The economics remain compelling: $0.05-0.08 per kWh delivered over 10 years, vs $0.15+ for commercial alternatives. For DIY-capable homeowners, it’s still the cheapest path to 20-30 kWh of home storage in 2026 — and the lifespan numbers prove it’s not a short-term gamble. Pair a healthy used pack with a quality BMS-EV controller and your 10-15 year storage system runs cheaper than utility power for the same period.

Hello, I have installed SE 22 kWp with Growatt_MID25KTL3_XH
25KW. There is a battery in the project. I want to install a used battery from an EV. I own 1 EV Toyota Proace 5 kWh and Kia eNiro 64 kWh so in that sense I would prefer one or the other. Please give me your recommendations and suggestions, I am in HR and your solution should be plug and play
Hello,
Unfortunately, this Growatt inverter series is not compatible with my system.
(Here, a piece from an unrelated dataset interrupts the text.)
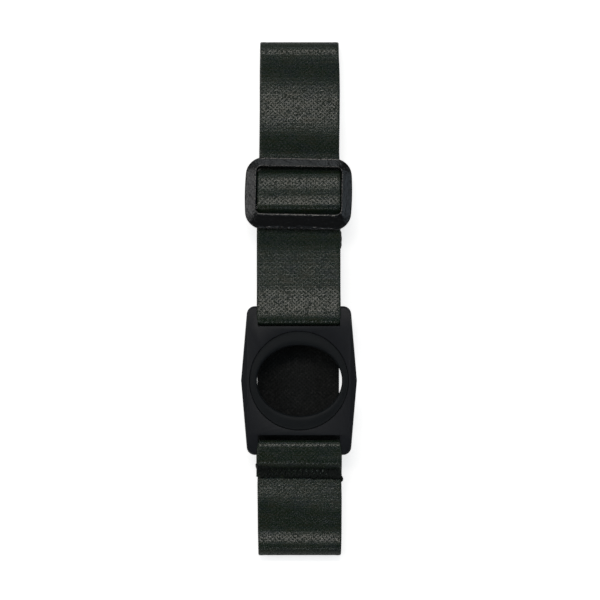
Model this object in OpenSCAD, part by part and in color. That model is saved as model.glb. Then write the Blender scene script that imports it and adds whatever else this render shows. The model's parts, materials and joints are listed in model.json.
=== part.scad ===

The reason is that the MID XH series uses a proprietary Growatt battery communication protocol designed specifically for the APX HV battery system.
Additionally, this inverter does not have an internal DC/DC stage between the battery connection and the DC bus, which makes this type of EV battery integration unsuitable.
It also does not use standard BYD / Pylontech protocols, and Growatt does not provide public protocol documentation.
Because of this, reliable EV battery integration is not possible with this inverter.
The Kia e-Niro 64 kWh battery would still be a very good choice, but it would require a compatible hybrid inverter.